L'arrestation ces derniers jours de huit membres de la Garde nationale bolivarienne (GNB, une composante de l'armée vénézuélienne chargée de la sécurité intérieure) après la saisie effectuée en France vient aussi démontrer la fragilité de forces de sécurité connues pour le niveau élevé de corruption dans leurs rangs.

M. Matute estime même qu'il "est impossible que seuls des militaires aient pu participer à une opération d'une telle envergure" : "des fonctionnaires de haut rang sont certainement impliqués".

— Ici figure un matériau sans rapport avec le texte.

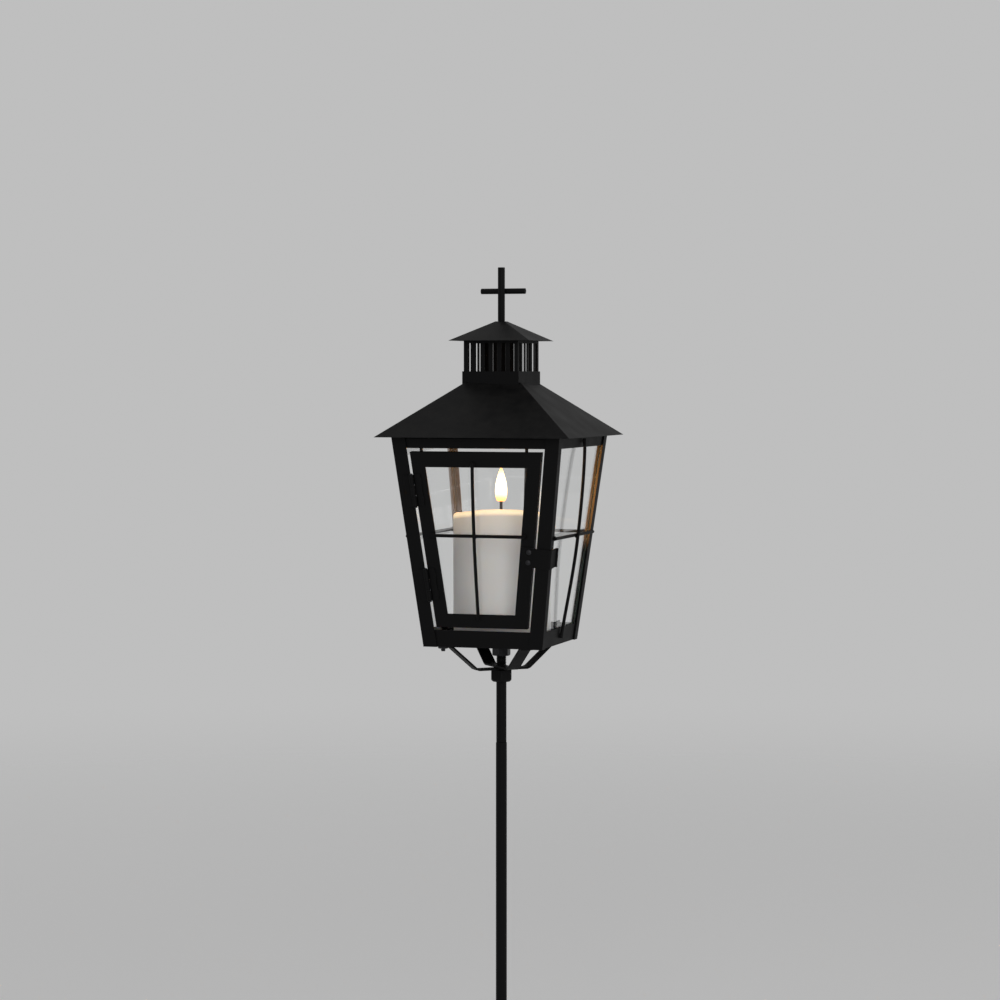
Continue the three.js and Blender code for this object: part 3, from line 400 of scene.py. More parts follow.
class Nodes:
    """Short ways to add nodes to a tree."""

    def __init__(self, tree):
        self.tree = tree

    def add_inputs(self, inputs):
        kinds = {float: "NodeSocketFloat", int: "NodeSocketInt", tuple: "NodeSocketVector"}
        for label, value in inputs.items():
            socket = self.tree.interface.new_socket(label, in_out="INPUT", socket_type=kinds[type(value)])
            socket.default_value = value

    def feed(self, target, value):
        """Links a socket to another, or sets its value."""
        if isinstance(value, bpy.types.NodeSocket):
            self.tree.links.new(value, target)
        elif target.type == "RGBA" and len(value) == 3:
            target.default_value = (*value, 1.0)
        else:
            target.default_value = value

    def add(self, kind, inputs=(), **values):
        """Adds a node and gives its outputs."""
        node = with_values(self.tree.nodes.new(kind), **values)
        for label, value in dict(inputs).items():
            self.feed(node.inputs[label], value)
        return node.outputs

    def math(self, operation, first, second=0.0):
        return self.add("ShaderNodeMath", {0: first, 1: second}, operation=operation)[0]

    def product(self, first, second):
        return self.math("MULTIPLY", first, second)


class Tree(Nodes):
    """A Geometry Nodes tree with named inputs that takes a mesh and gives a mesh."""

    def __init__(self, name, **inputs):
        super().__init__(bpy.data.node_groups.new(name, "GeometryNodeTree"))
        face = self.tree.interface
        for way in ("OUTPUT", "INPUT"):
            face.new_socket("Geometry", in_out=way, socket_type="NodeSocketGeometry")
        self.add_inputs(inputs)
        face.new_socket("Material", in_out="INPUT", socket_type="NodeSocketMaterial")
        self.given = self.add("NodeGroupInput")

    def end(self, kind, inputs):
        """Adds the last node and gives its real shape the material."""
        geometry = self.add(kind, inputs)[0]
        real = self.add("GeometryNodeRealizeInstances", {0: geometry})[0]
        finish = self.add("GeometryNodeSetMaterial", {0: real, "Material": self.given["Material"]})
        self.add("NodeGroupOutput", {0: finish[0]})
        return self.tree


class Shades(Nodes):
    """Short ways to add the shader nodes that a finish is made of."""

    def span(self, value, low, high, to_low=0.0, to_high=1.0, shape="LINEAR"):
        """Maps a range of values to another one, clamped."""
        return self.add("ShaderNodeMapRange", {
            "Value": value, "From Min": low, "From Max": high, "To Min": to_low, "To Max": to_high,
        }, interpolation_type=shape)[0]

    def blend(self, share, first, second):
        return self.add("ShaderNodeMix", {0: share, 6: first, 7: second}, data_type="RGBA")[2]

    def place(self):
        return self.add("ShaderNodeTexCoord")["Object"]

    def height(self, where):
        return self.add("ShaderNodeSeparateXYZ", {0: where})["Z"]

    def noise(self, scale, detail=4.0, rough=0.55, where=None):
        return self.add("ShaderNodeTexNoise", {
            "Vector": where or self.place(), "Scale": scale, "Detail": detail, "Roughness": rough,
        })[0]

    def bump(self, height, strength, distance):
        values = {"Strength": strength, "Distance": distance, "Height": height}
        return self.add("ShaderNodeBump", values)[0]


class Finish(Shades):
    """A material round one Principled shader."""

    def __init__(self, name, **values):
        self.material = bpy.data.materials.new(name)
        self.material.use_nodes = True
        super().__init__(self.material.node_tree)
        self.shader = self.tree.nodes["Principled BSDF"]
        self.set(**values)

    def set(self, **values):
        for label, value in values.items():
            self.feed(self.shader.inputs[label.replace("_", " ")], value)
        return self.material

    def group(self, maker, **inputs):
        return self.add("ShaderNodeGroup", inputs, node_tree=once(maker))


class Effect(Shades):
    """A shader node group with named inputs and outputs."""

    def __init__(self, name, outputs, **inputs):
        super().__init__(bpy.data.node_groups.new(name, "ShaderNodeTree"))
        self.add_inputs(inputs)
        for label in outputs:
            self.tree.interface.new_socket(label, in_out="OUTPUT", socket_type="NodeSocketFloat")
        self.given = self.tree.nodes.new("NodeGroupInput").outputs
        self.outputs = self.tree.nodes.new("NodeGroupOutput").inputs

    def give(self, **outputs):
        for label, socket in outputs.items():
            self.tree.links.new(socket, self.outputs[label])
        return self.tree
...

"Ces militaires ne peuvent mobiliser seuls un chargement d'1,3 tonne, qui vaut des millions de dollars (...) Cela a été organisé avec un haut commandement", acquiesce Bayardo Ramirez, ex-président de l'ancienne Commission nationale contre l'utilisation illicite de drogues.

"Nous sommes un des pays les plus corrompus au monde", ajoute M. Ramirez, fustigeant l'impunité qui règne dans le domaine.

Le problème de la corruption est criant au Venezuela : dans son dernier rapport, l'ONG Transparency International a classé ce pays à la 165e place sur 176 pour son combat contre ce fléau.

Conscient à la fois de cette réalité et de la réputation du Venezuela en la matière, le président Nicolas Maduro a récemment annoncé une croisade anticorruption. Il a même indiqué qu'il demanderait au parlement des pouvoir spéciaux pour s'engager dans ce combat, mais aucune mesure d'envergure n'est pour l'instant venue accompagner ces déclarations.

De son côté, l'opposition accuse le gouvernement d'épargner les "gros poissons" qui gangrènent le système.

"Nous ignorons si le gros poisson qui est derrière ces valises est un ministre. Ceux qui tombent sont ceux qui n'ont rien à voir (avec des délits), mais les gros poissons ne sont jamais inquiétés", a déploré mardi le chef de l'opposition de droite Henrique Capriles.